■ What the task asks: All lines from the one with "body = make_shank() + make_head()" through the one with "for node in", and only those, are to be reproduced exactly, both ends included.

■ Data excerpt:
───

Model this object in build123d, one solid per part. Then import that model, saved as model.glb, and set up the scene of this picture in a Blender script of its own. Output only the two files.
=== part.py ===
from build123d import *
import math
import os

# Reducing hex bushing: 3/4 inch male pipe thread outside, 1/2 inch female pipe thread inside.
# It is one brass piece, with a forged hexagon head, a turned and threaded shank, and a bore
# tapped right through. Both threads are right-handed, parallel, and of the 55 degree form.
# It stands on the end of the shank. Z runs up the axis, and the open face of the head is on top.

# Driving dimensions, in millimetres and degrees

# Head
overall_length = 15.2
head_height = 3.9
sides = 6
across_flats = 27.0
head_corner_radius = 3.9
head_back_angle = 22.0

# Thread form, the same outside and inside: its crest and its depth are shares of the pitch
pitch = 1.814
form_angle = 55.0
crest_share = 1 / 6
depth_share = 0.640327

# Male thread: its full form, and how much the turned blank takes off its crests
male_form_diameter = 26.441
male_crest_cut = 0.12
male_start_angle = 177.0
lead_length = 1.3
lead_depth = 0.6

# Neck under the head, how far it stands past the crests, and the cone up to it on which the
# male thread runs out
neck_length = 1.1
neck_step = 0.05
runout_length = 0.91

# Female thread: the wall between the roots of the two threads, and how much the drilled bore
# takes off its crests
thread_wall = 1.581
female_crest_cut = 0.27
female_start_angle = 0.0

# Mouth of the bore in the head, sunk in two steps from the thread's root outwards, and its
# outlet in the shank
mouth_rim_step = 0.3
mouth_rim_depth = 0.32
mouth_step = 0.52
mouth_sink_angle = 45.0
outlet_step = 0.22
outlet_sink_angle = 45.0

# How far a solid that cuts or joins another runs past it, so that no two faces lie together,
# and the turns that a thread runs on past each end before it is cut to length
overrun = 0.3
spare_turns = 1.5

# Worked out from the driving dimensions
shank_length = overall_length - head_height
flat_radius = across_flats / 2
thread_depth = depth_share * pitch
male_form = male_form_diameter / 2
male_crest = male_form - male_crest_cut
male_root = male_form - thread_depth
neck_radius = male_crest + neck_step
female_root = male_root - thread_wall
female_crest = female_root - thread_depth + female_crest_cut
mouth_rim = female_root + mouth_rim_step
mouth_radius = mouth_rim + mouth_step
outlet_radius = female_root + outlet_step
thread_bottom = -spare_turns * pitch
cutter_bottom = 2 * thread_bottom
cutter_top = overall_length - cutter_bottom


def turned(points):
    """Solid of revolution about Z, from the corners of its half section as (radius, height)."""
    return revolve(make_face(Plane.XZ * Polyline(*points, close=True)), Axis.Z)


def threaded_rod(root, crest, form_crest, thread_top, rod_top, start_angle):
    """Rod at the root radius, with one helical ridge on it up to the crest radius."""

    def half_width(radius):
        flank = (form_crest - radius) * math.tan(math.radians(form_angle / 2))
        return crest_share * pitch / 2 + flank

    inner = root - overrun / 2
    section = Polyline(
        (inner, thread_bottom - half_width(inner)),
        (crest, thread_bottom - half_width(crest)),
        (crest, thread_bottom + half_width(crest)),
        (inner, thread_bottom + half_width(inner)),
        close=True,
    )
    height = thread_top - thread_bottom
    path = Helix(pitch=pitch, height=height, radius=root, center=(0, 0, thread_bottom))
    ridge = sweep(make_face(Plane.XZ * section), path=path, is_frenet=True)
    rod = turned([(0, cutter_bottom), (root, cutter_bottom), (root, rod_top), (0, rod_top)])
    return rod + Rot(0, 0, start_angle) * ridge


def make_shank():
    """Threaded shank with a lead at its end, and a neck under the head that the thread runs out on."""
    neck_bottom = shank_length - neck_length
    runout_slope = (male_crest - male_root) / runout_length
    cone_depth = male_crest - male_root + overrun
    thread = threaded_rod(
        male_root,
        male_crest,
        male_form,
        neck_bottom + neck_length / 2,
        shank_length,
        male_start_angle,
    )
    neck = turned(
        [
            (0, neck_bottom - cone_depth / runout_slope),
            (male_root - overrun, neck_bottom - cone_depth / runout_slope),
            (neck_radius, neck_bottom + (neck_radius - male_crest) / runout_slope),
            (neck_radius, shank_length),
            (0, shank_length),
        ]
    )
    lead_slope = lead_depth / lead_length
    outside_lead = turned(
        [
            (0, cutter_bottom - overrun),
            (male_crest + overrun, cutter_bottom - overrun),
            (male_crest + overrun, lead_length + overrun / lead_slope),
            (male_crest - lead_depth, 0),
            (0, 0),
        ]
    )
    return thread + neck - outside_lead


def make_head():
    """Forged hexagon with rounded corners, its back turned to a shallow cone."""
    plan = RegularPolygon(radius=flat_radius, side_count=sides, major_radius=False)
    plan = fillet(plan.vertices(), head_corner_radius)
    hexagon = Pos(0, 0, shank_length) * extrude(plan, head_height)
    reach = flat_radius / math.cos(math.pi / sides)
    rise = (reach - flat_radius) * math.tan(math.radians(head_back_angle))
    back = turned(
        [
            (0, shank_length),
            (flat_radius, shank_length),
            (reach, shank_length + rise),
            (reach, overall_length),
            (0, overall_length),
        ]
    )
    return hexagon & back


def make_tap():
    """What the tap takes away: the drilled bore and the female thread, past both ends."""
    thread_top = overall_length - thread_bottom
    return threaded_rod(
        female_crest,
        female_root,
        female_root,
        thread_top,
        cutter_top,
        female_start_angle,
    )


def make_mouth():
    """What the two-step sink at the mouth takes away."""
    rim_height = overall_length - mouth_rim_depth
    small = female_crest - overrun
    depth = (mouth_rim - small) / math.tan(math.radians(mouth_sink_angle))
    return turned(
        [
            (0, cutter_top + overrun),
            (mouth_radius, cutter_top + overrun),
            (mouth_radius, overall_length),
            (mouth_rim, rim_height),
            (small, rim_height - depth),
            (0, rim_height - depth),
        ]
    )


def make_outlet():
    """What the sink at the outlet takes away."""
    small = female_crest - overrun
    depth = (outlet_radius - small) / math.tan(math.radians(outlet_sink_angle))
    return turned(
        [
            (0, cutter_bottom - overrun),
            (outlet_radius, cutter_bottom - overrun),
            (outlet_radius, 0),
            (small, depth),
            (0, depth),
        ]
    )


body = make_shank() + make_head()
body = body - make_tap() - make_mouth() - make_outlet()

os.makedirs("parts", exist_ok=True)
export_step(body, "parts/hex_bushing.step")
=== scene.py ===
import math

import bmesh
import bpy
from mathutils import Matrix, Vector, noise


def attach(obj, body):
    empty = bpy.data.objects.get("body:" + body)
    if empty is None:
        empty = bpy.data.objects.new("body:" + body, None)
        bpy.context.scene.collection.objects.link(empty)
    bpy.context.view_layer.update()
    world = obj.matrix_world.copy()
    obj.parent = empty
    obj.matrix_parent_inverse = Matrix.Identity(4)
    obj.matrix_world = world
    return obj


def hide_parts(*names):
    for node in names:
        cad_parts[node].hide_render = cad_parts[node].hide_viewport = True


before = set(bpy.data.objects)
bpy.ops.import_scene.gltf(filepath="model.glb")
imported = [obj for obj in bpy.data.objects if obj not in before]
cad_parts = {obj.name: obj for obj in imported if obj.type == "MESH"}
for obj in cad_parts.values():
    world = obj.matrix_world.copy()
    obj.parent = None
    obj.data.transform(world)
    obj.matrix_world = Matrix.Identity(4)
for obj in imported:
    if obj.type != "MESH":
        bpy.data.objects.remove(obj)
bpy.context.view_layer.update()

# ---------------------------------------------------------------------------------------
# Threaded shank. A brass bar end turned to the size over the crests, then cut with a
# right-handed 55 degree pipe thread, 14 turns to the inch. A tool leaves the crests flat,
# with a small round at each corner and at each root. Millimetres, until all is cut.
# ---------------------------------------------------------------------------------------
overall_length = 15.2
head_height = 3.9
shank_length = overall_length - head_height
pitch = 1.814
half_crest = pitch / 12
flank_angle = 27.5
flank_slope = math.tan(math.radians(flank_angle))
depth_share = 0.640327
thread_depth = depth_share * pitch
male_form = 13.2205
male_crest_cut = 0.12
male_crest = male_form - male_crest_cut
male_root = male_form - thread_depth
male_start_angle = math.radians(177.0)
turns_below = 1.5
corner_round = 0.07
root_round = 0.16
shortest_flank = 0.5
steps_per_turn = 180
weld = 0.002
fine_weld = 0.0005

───

■ Solution for this task:
body = make_shank() + make_head()
body = body - make_tap() - make_mouth() - make_outlet()

os.makedirs("parts", exist_ok=True)
export_step(body, "parts/hex_bushing.step")
=== scene.py ===
import math

import bmesh
import bpy
from mathutils import Matrix, Vector, noise


def attach(obj, body):
    empty = bpy.data.objects.get("body:" + body)
    if empty is None:
        empty = bpy.data.objects.new("body:" + body, None)
        bpy.context.scene.collection.objects.link(empty)
    bpy.context.view_layer.update()
    world = obj.matrix_world.copy()
    obj.parent = empty
    obj.matrix_parent_inverse = Matrix.Identity(4)
    obj.matrix_world = world
    return obj


def hide_parts(*names):
    for node in names:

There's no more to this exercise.